* START *
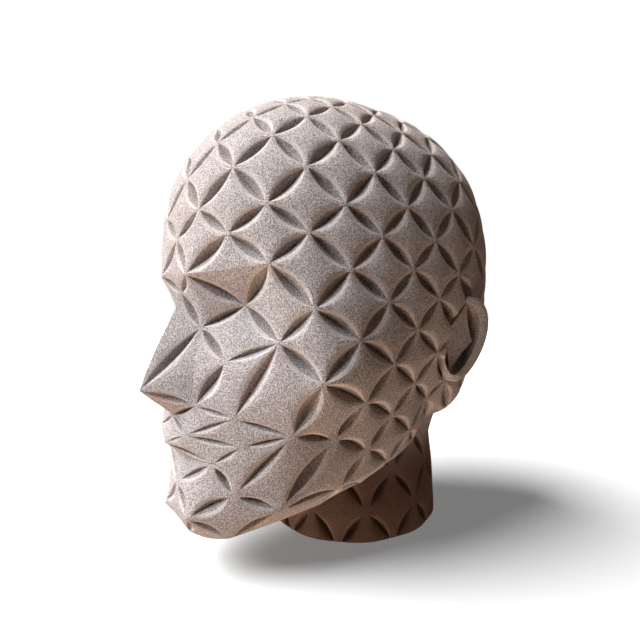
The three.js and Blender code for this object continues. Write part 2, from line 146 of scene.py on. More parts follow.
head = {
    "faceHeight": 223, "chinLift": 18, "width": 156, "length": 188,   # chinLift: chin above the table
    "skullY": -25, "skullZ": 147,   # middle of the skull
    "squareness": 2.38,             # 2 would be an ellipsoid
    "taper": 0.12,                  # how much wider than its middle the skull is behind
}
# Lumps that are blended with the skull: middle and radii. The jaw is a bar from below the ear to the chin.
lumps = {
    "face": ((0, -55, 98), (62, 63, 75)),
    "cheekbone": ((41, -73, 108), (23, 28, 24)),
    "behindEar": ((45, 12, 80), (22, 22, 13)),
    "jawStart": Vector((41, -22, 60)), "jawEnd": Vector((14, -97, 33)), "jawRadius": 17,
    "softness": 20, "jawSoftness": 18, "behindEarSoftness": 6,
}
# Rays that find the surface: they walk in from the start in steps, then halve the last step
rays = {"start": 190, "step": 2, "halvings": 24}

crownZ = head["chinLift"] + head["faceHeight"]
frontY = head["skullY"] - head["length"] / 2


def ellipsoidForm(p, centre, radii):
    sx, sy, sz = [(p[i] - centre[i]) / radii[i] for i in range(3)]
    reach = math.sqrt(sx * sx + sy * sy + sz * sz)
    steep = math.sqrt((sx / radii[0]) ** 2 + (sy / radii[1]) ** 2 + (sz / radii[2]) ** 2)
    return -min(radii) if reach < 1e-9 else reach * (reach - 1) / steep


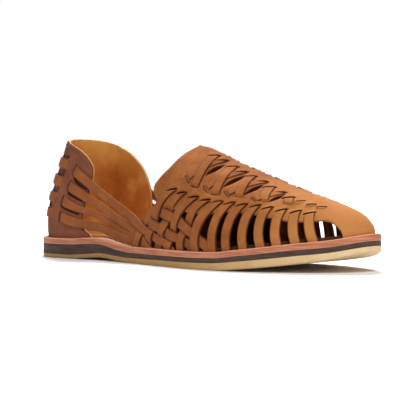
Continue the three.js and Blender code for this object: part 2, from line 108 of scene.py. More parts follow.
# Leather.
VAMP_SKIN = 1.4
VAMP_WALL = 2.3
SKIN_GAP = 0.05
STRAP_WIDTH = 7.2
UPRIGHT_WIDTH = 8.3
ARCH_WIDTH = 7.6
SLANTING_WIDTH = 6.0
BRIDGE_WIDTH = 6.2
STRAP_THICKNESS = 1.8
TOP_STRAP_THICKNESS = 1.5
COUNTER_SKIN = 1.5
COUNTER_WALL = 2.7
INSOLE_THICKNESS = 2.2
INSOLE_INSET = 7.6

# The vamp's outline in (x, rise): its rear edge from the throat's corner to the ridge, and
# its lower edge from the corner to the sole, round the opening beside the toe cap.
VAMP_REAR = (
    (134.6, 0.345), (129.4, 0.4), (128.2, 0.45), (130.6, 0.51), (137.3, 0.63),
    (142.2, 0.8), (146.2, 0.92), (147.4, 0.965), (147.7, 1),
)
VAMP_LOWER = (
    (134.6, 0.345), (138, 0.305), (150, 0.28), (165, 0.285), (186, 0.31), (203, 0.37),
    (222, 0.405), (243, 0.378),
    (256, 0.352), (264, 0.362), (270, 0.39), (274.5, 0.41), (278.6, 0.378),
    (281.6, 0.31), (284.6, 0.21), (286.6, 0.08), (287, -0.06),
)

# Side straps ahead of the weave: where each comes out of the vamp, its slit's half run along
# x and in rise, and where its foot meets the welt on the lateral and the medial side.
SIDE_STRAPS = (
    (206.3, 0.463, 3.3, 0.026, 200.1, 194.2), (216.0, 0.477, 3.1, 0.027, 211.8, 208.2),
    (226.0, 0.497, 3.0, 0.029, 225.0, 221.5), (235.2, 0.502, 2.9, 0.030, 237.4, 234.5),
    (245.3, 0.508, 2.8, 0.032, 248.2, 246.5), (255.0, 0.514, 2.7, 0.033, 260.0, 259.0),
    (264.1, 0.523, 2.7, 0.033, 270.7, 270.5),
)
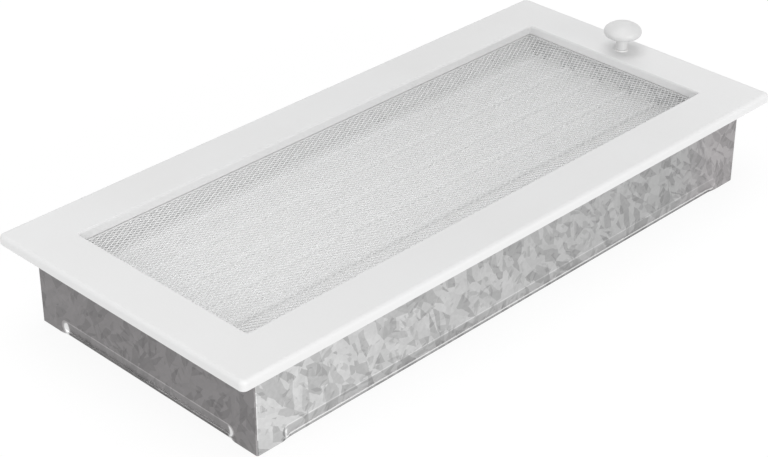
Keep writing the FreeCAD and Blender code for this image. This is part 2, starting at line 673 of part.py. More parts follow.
* END *
Your task =
Every entry must be output again, exactly as written above.

Response to the task =
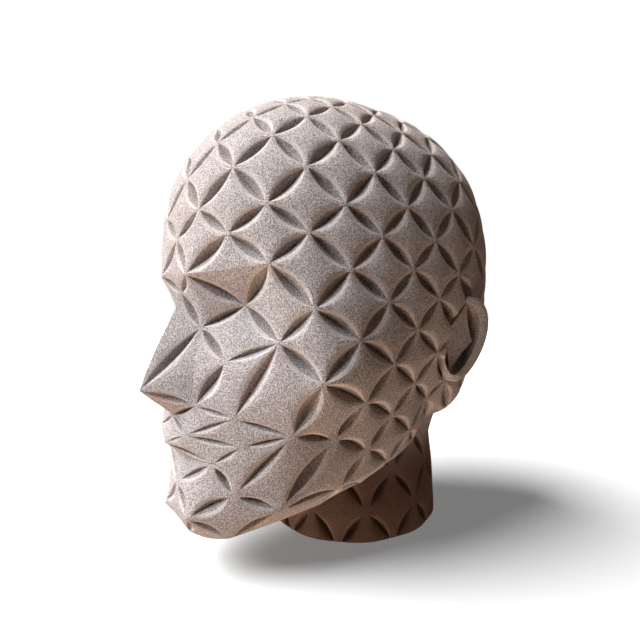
The three.js and Blender code for this object continues. Write part 2, from line 146 of scene.py on. More parts follow.
head = {
    "faceHeight": 223, "chinLift": 18, "width": 156, "length": 188,   # chinLift: chin above the table
    "skullY": -25, "skullZ": 147,   # middle of the skull
    "squareness": 2.38,             # 2 would be an ellipsoid
    "taper": 0.12,                  # how much wider than its middle the skull is behind
}
# Lumps that are blended with the skull: middle and radii. The jaw is a bar from below the ear to the chin.
lumps = {
    "face": ((0, -55, 98), (62, 63, 75)),
    "cheekbone": ((41, -73, 108), (23, 28, 24)),
    "behindEar": ((45, 12, 80), (22, 22, 13)),
    "jawStart": Vector((41, -22, 60)), "jawEnd": Vector((14, -97, 33)), "jawRadius": 17,
    "softness": 20, "jawSoftness": 18, "behindEarSoftness": 6,
}
# Rays that find the surface: they walk in from the start in steps, then halve the last step
rays = {"start": 190, "step": 2, "halvings": 24}

crownZ = head["chinLift"] + head["faceHeight"]
frontY = head["skullY"] - head["length"] / 2


def ellipsoidForm(p, centre, radii):
    sx, sy, sz = [(p[i] - centre[i]) / radii[i] for i in range(3)]
    reach = math.sqrt(sx * sx + sy * sy + sz * sz)
    steep = math.sqrt((sx / radii[0]) ** 2 + (sy / radii[1]) ** 2 + (sz / radii[2]) ** 2)
    return -min(radii) if reach < 1e-9 else reach * (reach - 1) / steep


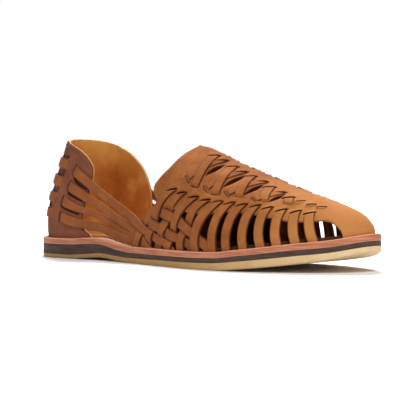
Continue the three.js and Blender code for this object: part 2, from line 108 of scene.py. More parts follow.
# Leather.
VAMP_SKIN = 1.4
VAMP_WALL = 2.3
SKIN_GAP = 0.05
STRAP_WIDTH = 7.2
UPRIGHT_WIDTH = 8.3
ARCH_WIDTH = 7.6
SLANTING_WIDTH = 6.0
BRIDGE_WIDTH = 6.2
STRAP_THICKNESS = 1.8
TOP_STRAP_THICKNESS = 1.5
COUNTER_SKIN = 1.5
COUNTER_WALL = 2.7
INSOLE_THICKNESS = 2.2
INSOLE_INSET = 7.6

# The vamp's outline in (x, rise): its rear edge from the throat's corner to the ridge, and
# its lower edge from the corner to the sole, round the opening beside the toe cap.
VAMP_REAR = (
    (134.6, 0.345), (129.4, 0.4), (128.2, 0.45), (130.6, 0.51), (137.3, 0.63),
    (142.2, 0.8), (146.2, 0.92), (147.4, 0.965), (147.7, 1),
)
VAMP_LOWER = (
    (134.6, 0.345), (138, 0.305), (150, 0.28), (165, 0.285), (186, 0.31), (203, 0.37),
    (222, 0.405), (243, 0.378),
    (256, 0.352), (264, 0.362), (270, 0.39), (274.5, 0.41), (278.6, 0.378),
    (281.6, 0.31), (284.6, 0.21), (286.6, 0.08), (287, -0.06),
)

# Side straps ahead of the weave: where each comes out of the vamp, its slit's half run along
# x and in rise, and where its foot meets the welt on the lateral and the medial side.
SIDE_STRAPS = (
    (206.3, 0.463, 3.3, 0.026, 200.1, 194.2), (216.0, 0.477, 3.1, 0.027, 211.8, 208.2),
    (226.0, 0.497, 3.0, 0.029, 225.0, 221.5), (235.2, 0.502, 2.9, 0.030, 237.4, 234.5),
    (245.3, 0.508, 2.8, 0.032, 248.2, 246.5), (255.0, 0.514, 2.7, 0.033, 260.0, 259.0),
    (264.1, 0.523, 2.7, 0.033, 270.7, 270.5),
)
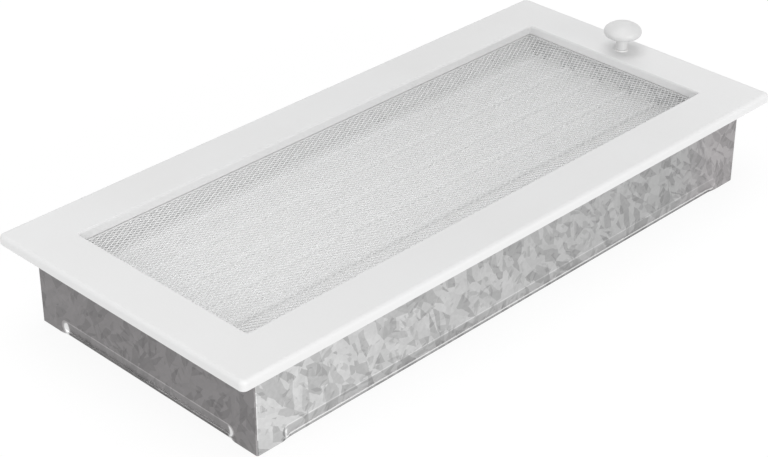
Keep writing the FreeCAD and Blender code for this image. This is part 2, starting at line 673 of part.py. More parts follow.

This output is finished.